Assimilados pelos principais poderes instituídos (temporal e espiritual) vigentes esta dicotomia "logos/eros" no âmago do corpo poiético será alvo das mais díspares interpretações artísticas permitindo-nos estabelecer uma correspondência para além dos grandes sistemas representativos do corpo; Antiguidade Clássica (corpo mitológico), Medieval (corpo místico), Modernidade[22] (corpo moderno), Contemporâneo (corpo niilista), diferenciações de práticas representativas e estilísticas, dando origem aos mais diversos Movimentos e Estilos.

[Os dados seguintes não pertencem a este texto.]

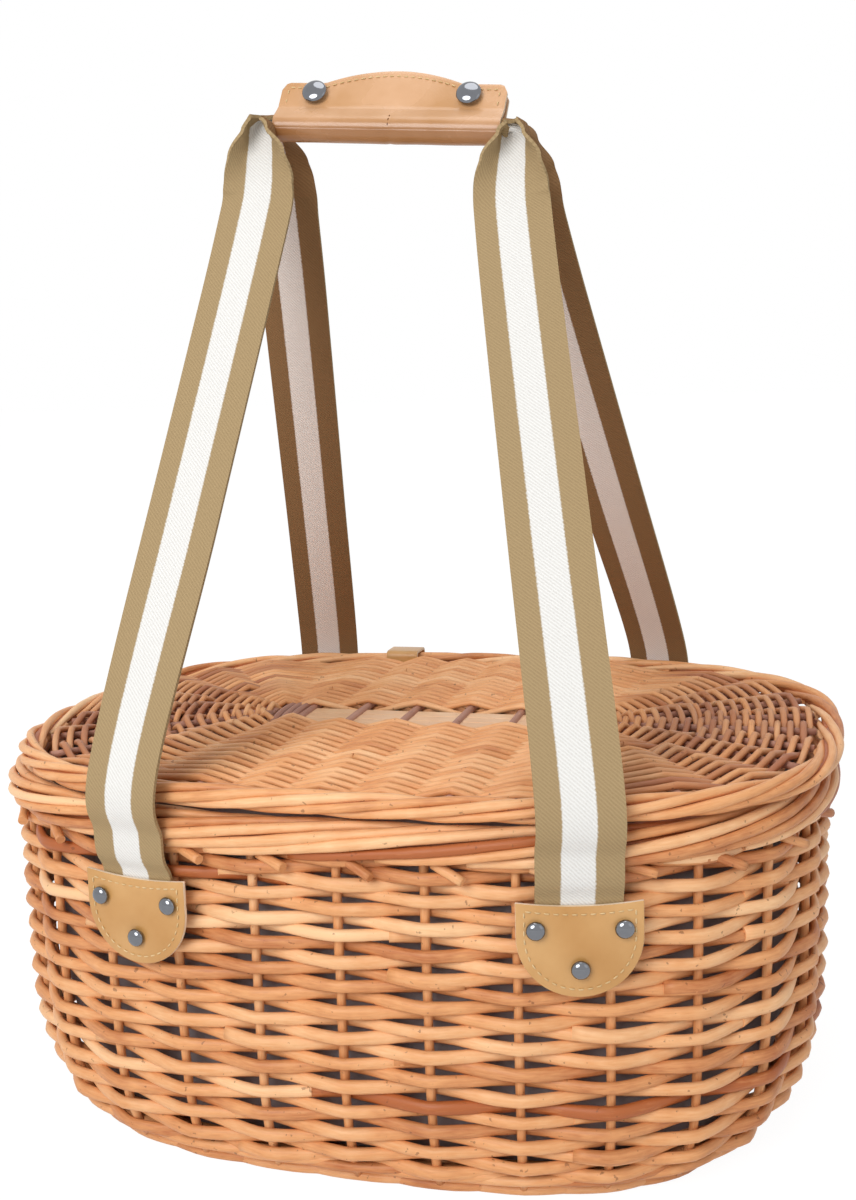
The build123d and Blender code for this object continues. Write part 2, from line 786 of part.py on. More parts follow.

Com efeito, o corpo mitológico corresponde ao politeísmo greco-romano da Antiguidade Clássica; o corpo místico corresponde ao simbolismo teológico de Deus cristão da Idade Média; O corpo moderno correspondente à tensão crescente de uma nova consciência de acção, criação e de redescoberta "renascer" do corpo clássico com o conceito teológico de corpo místico da Idade Média[23] que se desenvolverá desde o Renascimento até ao século XX; o corpo niilista corresponde à niilização, à coisificação, à dispersão do corpo, à criação volátil de novos signos e símbolos da arte dando origem à exacerbação do individualismo nas suas mais díspares manifestações.
…
Assim, o corpo solicita, desde logo, mesmo ao mais incauto, um rol de interrogações.
Como poderemos nós analisar, estas relações -corpo poiético- num ponto de vista artístico, entre a arte e a ideologia, entre a arte e o poder, entre a arte e os contextos políticos e sociais, ou seja, entre a produção artística e todos aqueles que de uma forma ou de outra fruem e usufruem daquilo a que vulgarmente chamamos de Arte?
...Certamente, que todas respostas teriam como denominador comum, o desejo do corpo e a inquietação dos sentidos sublimada na criação. O corpo fonte de desejo.
O corpo foi, é, e será, fonte de desejo. A Arte é uma sublime inutilidade.